→ **Required task**
Gather the lines from the material that contain "into".

→ **Dataset content**

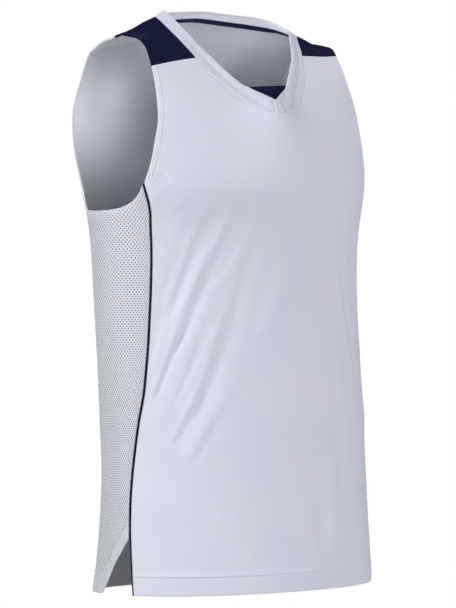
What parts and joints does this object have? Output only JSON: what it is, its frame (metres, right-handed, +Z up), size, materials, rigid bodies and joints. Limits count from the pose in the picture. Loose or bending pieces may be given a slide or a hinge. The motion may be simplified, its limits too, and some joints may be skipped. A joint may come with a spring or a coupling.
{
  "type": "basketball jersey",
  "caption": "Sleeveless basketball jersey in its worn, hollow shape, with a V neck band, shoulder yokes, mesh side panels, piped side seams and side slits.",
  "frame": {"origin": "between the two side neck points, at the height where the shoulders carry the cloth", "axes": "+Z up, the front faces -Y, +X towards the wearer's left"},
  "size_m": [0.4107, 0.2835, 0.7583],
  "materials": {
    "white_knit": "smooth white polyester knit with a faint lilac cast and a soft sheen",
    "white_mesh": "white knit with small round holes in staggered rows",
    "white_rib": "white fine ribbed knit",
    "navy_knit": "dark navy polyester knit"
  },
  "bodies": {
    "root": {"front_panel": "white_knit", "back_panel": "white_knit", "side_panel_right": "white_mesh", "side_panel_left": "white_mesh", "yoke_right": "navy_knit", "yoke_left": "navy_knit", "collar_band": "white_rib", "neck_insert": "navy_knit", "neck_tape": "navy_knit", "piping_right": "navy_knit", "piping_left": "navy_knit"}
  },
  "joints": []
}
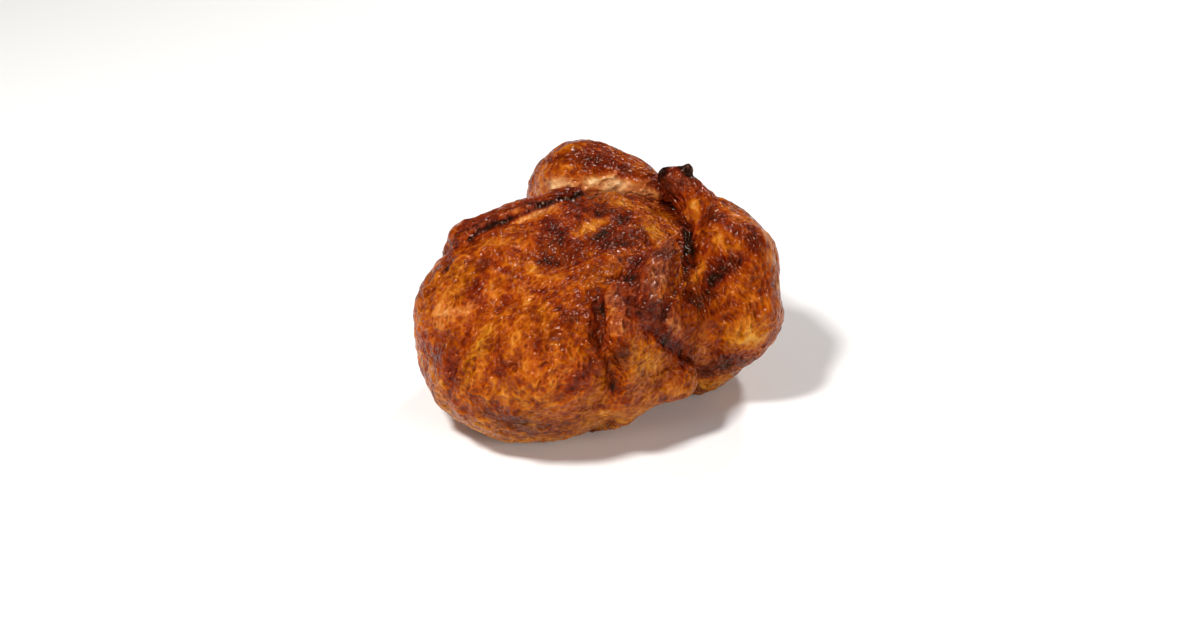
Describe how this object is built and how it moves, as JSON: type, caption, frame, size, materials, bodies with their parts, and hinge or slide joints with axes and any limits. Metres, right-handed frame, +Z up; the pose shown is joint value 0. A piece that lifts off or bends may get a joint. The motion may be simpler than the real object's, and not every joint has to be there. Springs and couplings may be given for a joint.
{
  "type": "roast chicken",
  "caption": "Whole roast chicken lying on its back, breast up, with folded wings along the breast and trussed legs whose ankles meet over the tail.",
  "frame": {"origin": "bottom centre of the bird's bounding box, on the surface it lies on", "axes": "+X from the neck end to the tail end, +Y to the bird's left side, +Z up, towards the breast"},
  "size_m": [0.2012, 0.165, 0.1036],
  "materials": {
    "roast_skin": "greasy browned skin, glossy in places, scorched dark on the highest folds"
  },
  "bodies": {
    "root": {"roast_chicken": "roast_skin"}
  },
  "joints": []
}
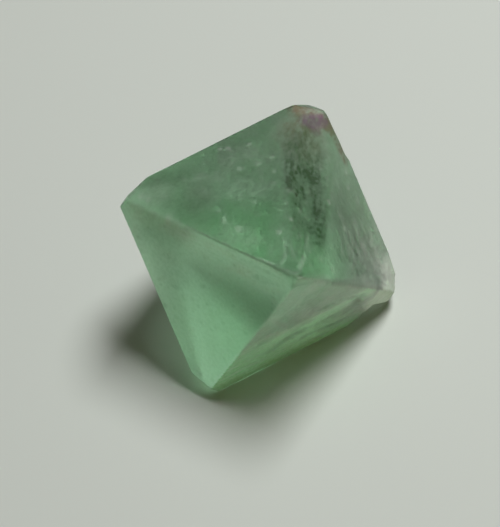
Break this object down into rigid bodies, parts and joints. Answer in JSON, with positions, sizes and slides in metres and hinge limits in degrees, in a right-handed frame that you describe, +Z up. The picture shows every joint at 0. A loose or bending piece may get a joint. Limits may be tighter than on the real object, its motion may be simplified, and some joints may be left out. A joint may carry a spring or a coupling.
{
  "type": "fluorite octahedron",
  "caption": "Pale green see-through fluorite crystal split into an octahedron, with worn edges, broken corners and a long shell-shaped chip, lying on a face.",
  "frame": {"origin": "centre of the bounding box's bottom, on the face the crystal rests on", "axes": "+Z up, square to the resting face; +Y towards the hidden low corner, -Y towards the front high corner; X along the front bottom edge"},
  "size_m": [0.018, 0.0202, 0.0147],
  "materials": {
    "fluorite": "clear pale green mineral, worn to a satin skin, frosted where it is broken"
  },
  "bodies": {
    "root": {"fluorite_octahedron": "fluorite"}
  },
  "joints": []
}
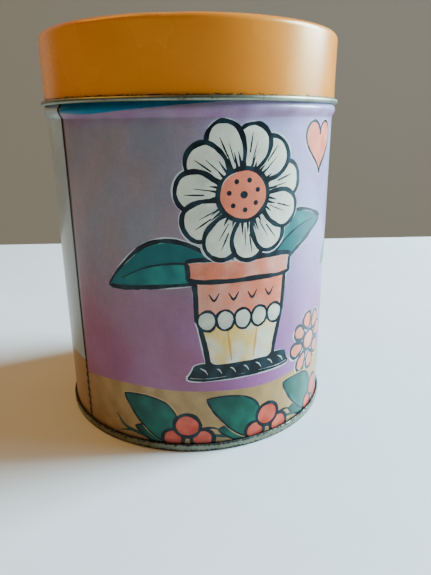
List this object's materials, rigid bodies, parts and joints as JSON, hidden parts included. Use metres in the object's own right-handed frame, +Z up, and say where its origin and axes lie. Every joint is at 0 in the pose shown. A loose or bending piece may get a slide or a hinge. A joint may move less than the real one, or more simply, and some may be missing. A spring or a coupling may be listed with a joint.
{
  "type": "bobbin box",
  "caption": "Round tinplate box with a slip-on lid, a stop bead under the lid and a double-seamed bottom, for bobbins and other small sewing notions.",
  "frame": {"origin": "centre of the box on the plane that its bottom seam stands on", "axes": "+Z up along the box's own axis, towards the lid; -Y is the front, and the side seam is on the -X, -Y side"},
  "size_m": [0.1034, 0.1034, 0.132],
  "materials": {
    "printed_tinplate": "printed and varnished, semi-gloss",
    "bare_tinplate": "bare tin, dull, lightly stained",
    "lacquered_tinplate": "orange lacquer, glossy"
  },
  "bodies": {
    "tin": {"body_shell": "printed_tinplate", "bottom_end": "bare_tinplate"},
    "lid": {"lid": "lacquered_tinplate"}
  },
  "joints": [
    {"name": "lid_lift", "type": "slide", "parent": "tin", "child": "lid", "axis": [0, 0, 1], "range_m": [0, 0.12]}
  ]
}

---

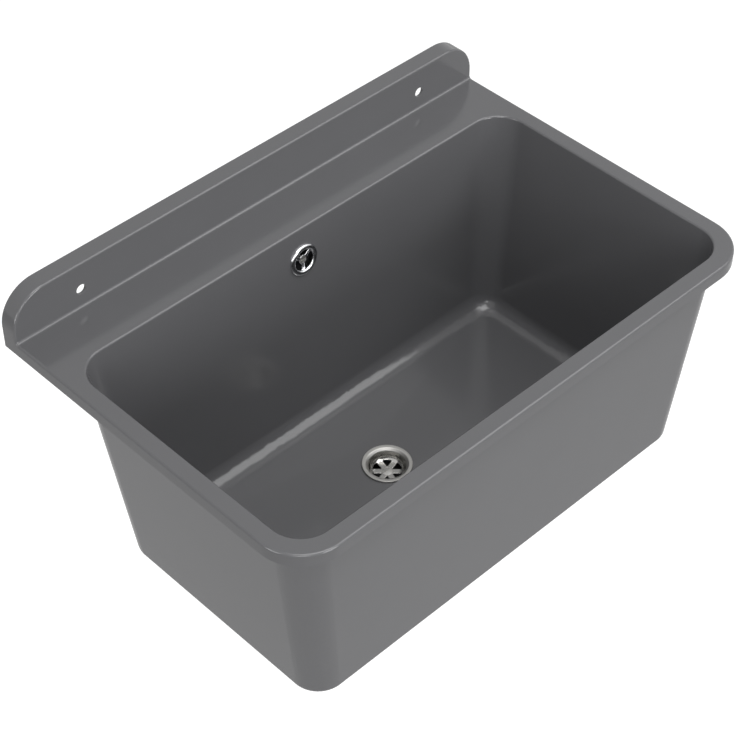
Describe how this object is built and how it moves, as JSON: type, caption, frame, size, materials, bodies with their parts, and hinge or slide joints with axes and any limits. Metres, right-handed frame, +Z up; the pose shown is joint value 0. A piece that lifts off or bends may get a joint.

→ **Task result**
Break this object down into rigid bodies, parts and joints. Answer in JSON, with positions, sizes and slides in metres and hinge limits in degrees, in a right-handed frame that you describe, +Z up. The picture shows every joint at 0. A loose or bending piece may get a joint. Limits may be tighter than on the real object, its motion may be simplified, and some joints may be left out. A joint may carry a spring or a coupling.
  "caption": "Pale green see-through fluorite crystal split into an octahedron, with worn edges, broken corners and a long shell-shaped chip, lying on a face.",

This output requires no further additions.